Last week we also learnt that China's exports rose 46pc during the year to February. Inevitably, this has also been presented as "evidence" of China's foul play with the yuan. Yet this export rise is from a very low base – with February 2009 being the epicentre of the sub-prime storm. More significantly, Chinese imports rose 45pc over the same period.
During the first two months of 2010, in fact, China's trade surplus fell by 51pc – with the gain in exports being out-weighed by an import surge. This hardly suggests the yuan, as Geithner claims, is "way too low".
On Thursday, Obama weighed in, calling on China to adopt a more "market-oriented exchange rate". The US Treasury Department, meanwhile, has set a mid-April deadline to decide whether China truly is a "currency manipulator", warning that America could impose new levies on Chinese products if that's judged to be the case.
The president is playing with fire. For one thing, his country is being kept afloat by China's willingness to keep buying US government debt. Obama really should tread carefully. At the same time, the US is now at risk of sparking what could be an all-out trade war.
The reality is that America's "weak dollar" policy – its long-standing practice of allowing its currency to depreciate in order to lower the value of its foreign debts – amounts to the biggest currency manipulation in human history. At the same time, the US has, for years, shamefully stalled on various rulings passed by the World Trade Organisation that show America to be breaching global trade rules.

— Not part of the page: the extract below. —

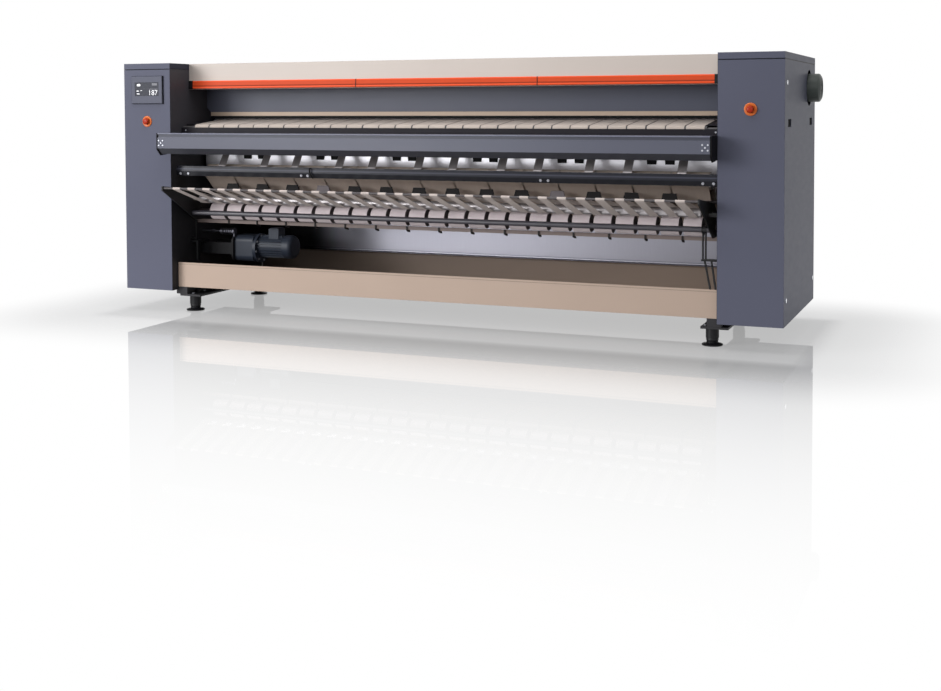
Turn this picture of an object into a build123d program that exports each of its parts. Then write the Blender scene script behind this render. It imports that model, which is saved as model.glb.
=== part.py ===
"""Flatwork ironer: a heated cylinder wrapped by ironing belts between two end cabinets.

Linen goes in over the feed belts at the front, round the cylinder under the ironing belts, and
comes out at the lower front on to the sloping return rack. X runs along the machine from
mid-span, Y runs back from the front faces of the cabinets and Z up from the floor, all in
millimetres. The saved parts are moved so that the origin is at the middle of the floor area.
"""

from build123d import *
import math
import os

os.makedirs("parts", exist_ok=True)

# Casing and side frames
overall_width = 4000.0
cabinet_width = 336.0
cabinet_bottom = 138.0
lid_height = 36.0
casing_sheet = 2.0
casing_seam = 0.8
panel_flange = 20.0
frame_plate = 12.0
face_gap = 0.3

# Recessed grips and lock heads of the removable side panels
grip_width = 100.0
grip_height = 40.0
grip_depth = 26.0
grip_z = 1163.0
grip_inset = 156.0
lock_across = 26.0
lock_height = 4.0
lock_inset_y = 62.0
lock_low_z = 268.0
lock_high_drop = 154.0

# Base beams, foot plates and levelling feet
beam_width = 64.0
beam_bottom = 112.0
beam_inset = 60.0
foot_inset = 55.0
foot_front_y = 161.0
foot_rear_y = 893.0
foot_plate_width = 144.0
foot_plate_ahead = 100.0
foot_plate_behind = 230.0
foot_plate_shift = 30.0
foot_plate = 12.0
foot_gusset = 30.0
foot_gusset_thick = 8.0
pad_radius = 55.0
pad_height = 9.0
stud_radius = 31.0
stud_top = 40.0
sleeve_radius = 34.5

# Heated cylinder, its journals and its heating core
cylinder_radius = 300.0
cylinder_wall = 12.0
cylinder_y = 645.0
cylinder_z = 955.0
cylinder_gap = 14.0
end_disc = 20.0
journal_radius = 60.0
journal_wall = 18.0
journal_out = 84.0
bearing_size = 230.0
bearing_depth = 40.0
bearing_fit = 0.05
core_radius = 28.0
core_rods = 6
core_rod_radius = 12.0
core_rod_circle = 210.0
core_bracket = 40.0
core_bracket_thick = 8.0
core_bracket_reach = 330.0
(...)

Chinese inflation is now at 2.7pc – close to the official 3pc target. Beijing will eventually allow the yuan to rise, but in its own time and in order to tackle inflation and not because of US pressure. America needs to act smarter and get its own economic house in order. Obama has decided instead to lash out at China in a desperate attempt to placate a US electorate increasingly mindful of their president's failings.